§ What you should do:
Quote exactly the lines between the line containing "const figure = new THREE.Group();" and the line containing "for node in", counting those two lines as part of the range. Leave the rest out.

┌────────

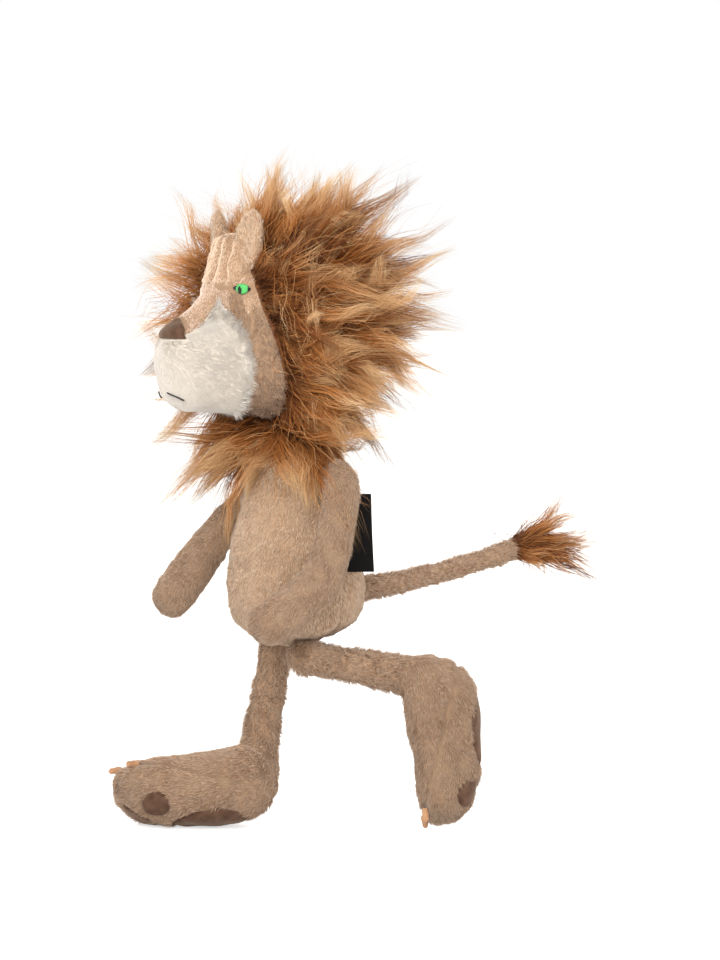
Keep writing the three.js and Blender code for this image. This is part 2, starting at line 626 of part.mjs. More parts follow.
// leg with its foot; the foot's group is placed by the ankle
function makeLeg(side, sign) {
  const hip = new THREE.Group();
  hip.position.copy(hips[side]);
  hip.rotation.y = radians(side === 'left' ? stride.leftHip : stride.rightHip);
  const ankleAt = vec(0, sign * leg.splay, -leg.length);
  const reach = leg.radius * legShares[0];
  const path = [vec(0, 0, reach), vec(0, 0, 0), ankleAt.clone().divideScalar(2), ankleAt,
    ankleAt.clone().setZ(-leg.length - reach)];
  hip.add(...makeLimb(`leg_${side}`, path, leg.radius, legShares, true));
  const ankle = new THREE.Group();
  ankle.position.copy(ankleAt);
  ankle.rotation.set(0, radians(side === 'left' ? stride.leftAnkle : stride.rightAnkle), 0, 'ZYX');
  ankle.rotation.x = radians(-footRoll[side]);
  if (side === 'right') {
    ankle.rotation.z = radians(-footTurn);
  }
  hip.add(ankle);
  return { hip, ankle };
}

// tail: a thin tube let into the back panel, and the tuft around its end
function makeTail() {
  const group = new THREE.Group();
  group.position.copy(tailRoot);
  const run = tail.length - tail.radius;
  const reach = tail.radius * tailShares[0];
  const along = vec(run, 0, tail.rise);
  const bends = tailBendShares.map((share) => along.clone().multiplyScalar(share).add(vec(0, 0, -tail.sag)));
  const path = [vec(-reach, 0, 0), vec(0, 0, 0), ...bends, along];
  group.add(...makeLimb('tail', path, tail.radius, tailShares, true));
  const end = path.at(-1).clone();
  const out = path.at(-1).clone().sub(path.at(-2)).normalize();
  const middle = end.clone().addScaledVector(out, tuft.length / 2 - tuft.overlap);
  const core = new THREE.SphereGeometry(1, limbSides, Math.round(limbSides * bandShare));
  core.scale(tuft.length / 2, tuft.radius, tuft.radius).rotateY(-Math.atan2(out.z, out.x));
  core.translate(middle.x, middle.y, middle.z);
  let pile = solidOf(core);
  for (let i = 0; i < tuft.locks; i++) {
    const round = 2 * Math.PI * i / tuft.locks;
    const spread = i === 0 ? 0 : radians(tuft.spread);
    const aside = Math.sin(spread);
    const direction = vec(Math.cos(spread), aside * Math.cos(round), aside * Math.sin(round));
    direction.applyAxisAngle(vec(0, 1, 0), -Math.atan2(out.z, out.x));
    pile = pile.add(pileLock(middle, direction, tuft.lockLength, tuft.lockRadius, 0));
  }
  const hole = stuffedTube([path.at(-2), end], tail.radius, [1, 1], { grow: seamGap, rings: tuftRings,
    sides: limbSides, endCap: seamGap });
  group.add(part('tail_tuft', mainBody(pile.subtract(hole)), colours.mane));
  return group;
}

// floor as seen from a group that is placed in the figure
function floorFor(group, level) {
  const wide = leg.length + foot.length + overrun;
  const slab = new THREE.BoxGeometry(2 * wide, 2 * wide, wide).translate(0, 0, level - wide / 2);
  slab.applyMatrix4(group.matrixWorld.clone().invert());
  return solidOf(slab);
}

function lowestOf(group, pieces) {
  const lows = pieces.map(([, solid]) => {
    const placed = geometryOf(solid).applyMatrix4(group.matrixWorld);
    placed.computeBoundingBox();
    return placed.boundingBox.min.z;
  });
  return Math.min(...lows);
}

// turns the trailing leg at the hip until its lowest claw touches the floor
function settleOn(level, { hip, ankle }, pieces) {
  let [high, low] = [stride.leftHip - stride.search, stride.leftHip + stride.search];
  for (let i = 0; i < stride.tries; i++) {
    hip.rotation.y = radians((high + low) / 2);
    hip.updateMatrixWorld(true);
    if (lowestOf(ankle, pieces) < level) low = (high + low) / 2;
    else high = (high + low) / 2;
  }
}

function buildFigure() {
  const figure = new THREE.Group();
  figure.rotation.y = radians(-stride.lean);
  figure.add(makeTorso(), makeNeck(), makeHead(), makeArm('left', -1), makeArm('right', 1), makeTail());
  const left = makeLeg('left', -1);
  const right = makeLeg('right', 1);
  figure.add(left.hip, right.hip);
  figure.updateMatrixWorld(true);
  const [leftPieces, rightPieces] = bothSides.map(([side, sign]) => footPieces(side, sign));
  const level = lowestOf(right.ankle, rightPieces) + flatDepth;
  settleOn(level, left, leftPieces);
  const floor = floorFor(right.ankle, level);
  for (const [name, solid, colour] of leftPieces) left.ankle.add(part(name, solid, colour));
  for (const [name, solid, colour] of rightPieces) {
    right.ankle.add(part(name, mainBody(solid.subtract(floor)), colour));
  }
  return figure;
}

const group = new THREE.Group();
group.name = 'plush_lion';
const figure = buildFigure();
const box = new THREE.Box3().setFromObject(figure, true);
figure.position.set(-(box.min.x + box.max.x) / 2, -(box.min.y + box.max.y) / 2, -box.min.z);
group.add(figure);
group.updateMatrixWorld(true);

export default group;
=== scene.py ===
"""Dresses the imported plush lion: stuffed cloth forms, short plush pile and long mane hair."""

import json
import logging
import math
from collections.abc import Callable, Iterable, Sequence
from dataclasses import dataclass, field
from enum import Enum

import bmesh
import bpy
import numpy as np
from mathutils import Euler, Matrix, Vector
from mathutils.bvhtree import BVHTree
from mathutils.kdtree import KDTree


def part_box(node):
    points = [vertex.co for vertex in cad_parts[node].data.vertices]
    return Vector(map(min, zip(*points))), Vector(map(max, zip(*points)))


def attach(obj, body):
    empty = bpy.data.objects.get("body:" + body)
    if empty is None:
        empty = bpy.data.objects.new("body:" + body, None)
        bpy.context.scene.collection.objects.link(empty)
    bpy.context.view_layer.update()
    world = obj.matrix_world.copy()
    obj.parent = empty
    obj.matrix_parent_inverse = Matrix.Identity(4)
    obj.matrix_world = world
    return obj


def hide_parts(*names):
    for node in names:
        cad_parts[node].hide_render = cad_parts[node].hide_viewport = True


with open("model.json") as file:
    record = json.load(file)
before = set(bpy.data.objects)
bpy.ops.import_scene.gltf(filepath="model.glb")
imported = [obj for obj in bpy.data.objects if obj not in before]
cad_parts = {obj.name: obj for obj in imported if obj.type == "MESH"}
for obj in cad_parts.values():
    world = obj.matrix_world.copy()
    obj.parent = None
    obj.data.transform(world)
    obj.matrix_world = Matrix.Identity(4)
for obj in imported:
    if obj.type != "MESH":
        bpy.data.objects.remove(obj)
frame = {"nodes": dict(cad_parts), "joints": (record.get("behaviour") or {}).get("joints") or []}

log = logging.getLogger("plush_lion")

MM = 0.001
ORIGIN_MM = np.array((-38.437, 1.273, -1.157))  # the lion's own measures start here
LEAN = np.array(Matrix.Rotation(math.radians(-3.2), 3, "Y"))  # it leans forward in its stride
REACH_MM = ((-170.0, -110.0, 0.0), (173.0, 110.0, 416.0))  # the longest hair ends within these
FUR_MAP = "OFBake"  # across: the strand's tint, along: from root to tip
MOST_FACES = 190_000  # of one piece
WAVES = 14  # how many sine waves make up a smooth field
STUFFED = 0.7  # how tightly the toy is stuffed
WHITE = "FFFFFF"
FLUFFY = {"lift": 0.62, "lay": 0.8, "unrest": 0.3, "tuft_mm": 6}  # pile of the thin limbs

Points = np.ndarray
Place = tuple[float, float, float]
Shares = tuple[float, ...]
Field = Callable[[Points], np.ndarray]  # something known at each point
Guide = Callable[[Points, Points], np.ndarray]  # the same, from points and their normals
Mesh = bpy.types.Mesh
Material = bpy.types.Material
Tree = bpy.types.NodeTree
Socket = bpy.types.NodeSocket


class Side(Enum):
    """The lion's own left and right, with the sign of Y there."""

    LEFT = -1
    RIGHT = 1

    @property
    def word(self) -> str:
        """The side's name in node and piece names."""
        return self.name.lower()


def stand(points: Points) -> Points:
    """Turns rows in the lion's own millimetres into metres of the frame."""
    return (points @ LEAN.T + ORIGIN_MM) * MM


def lion(*places: Place) -> Points:
    """Turns places in the lion's own millimetres into metres of the frame, one row a place."""
    return stand(np.array(places, float))


def own(points: Points) -> Points:
    """Turns metres of the frame into the lion's own millimetres, one row a point."""
    return (points / MM - ORIGIN_MM) @ LEAN


def unit(vectors: Points) -> Points:
    """Scales the vectors in an array's last axis to length one."""
    return vectors / np.maximum(np.linalg.norm(vectors, axis=-1, keepdims=True), 1e-12)


def ramp(values: np.ndarray, start: float, span: float) -> np.ndarray:
    """Climbs from 0 at the start to 1 a span further on, or back where the span is negative."""
    return np.clip((values - start) / span, 0, 1)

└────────

§ Task response:
  const figure = new THREE.Group();
  figure.rotation.y = radians(-stride.lean);
  figure.add(makeTorso(), makeNeck(), makeHead(), makeArm('left', -1), makeArm('right', 1), makeTail());
  const left = makeLeg('left', -1);
  const right = makeLeg('right', 1);
  figure.add(left.hip, right.hip);
  figure.updateMatrixWorld(true);
  const [leftPieces, rightPieces] = bothSides.map(([side, sign]) => footPieces(side, sign));
  const level = lowestOf(right.ankle, rightPieces) + flatDepth;
  settleOn(level, left, leftPieces);
  const floor = floorFor(right.ankle, level);
  for (const [name, solid, colour] of leftPieces) left.ankle.add(part(name, solid, colour));
  for (const [name, solid, colour] of rightPieces) {
    right.ankle.add(part(name, mainBody(solid.subtract(floor)), colour));
  }
  return figure;
}

const group = new THREE.Group();
group.name = 'plush_lion';
const figure = buildFigure();
const box = new THREE.Box3().setFromObject(figure, true);
figure.position.set(-(box.min.x + box.max.x) / 2, -(box.min.y + box.max.y) / 2, -box.min.z);
group.add(figure);
group.updateMatrixWorld(true);

export default group;
=== scene.py ===
"""Dresses the imported plush lion: stuffed cloth forms, short plush pile and long mane hair."""

import json
import logging
import math
from collections.abc import Callable, Iterable, Sequence
from dataclasses import dataclass, field
from enum import Enum

import bmesh
import bpy
import numpy as np
from mathutils import Euler, Matrix, Vector
from mathutils.bvhtree import BVHTree
from mathutils.kdtree import KDTree


def part_box(node):
    points = [vertex.co for vertex in cad_parts[node].data.vertices]
    return Vector(map(min, zip(*points))), Vector(map(max, zip(*points)))


def attach(obj, body):
    empty = bpy.data.objects.get("body:" + body)
    if empty is None:
        empty = bpy.data.objects.new("body:" + body, None)
        bpy.context.scene.collection.objects.link(empty)
    bpy.context.view_layer.update()
    world = obj.matrix_world.copy()
    obj.parent = empty
    obj.matrix_parent_inverse = Matrix.Identity(4)
    obj.matrix_world = world
    return obj


def hide_parts(*names):
    for node in names:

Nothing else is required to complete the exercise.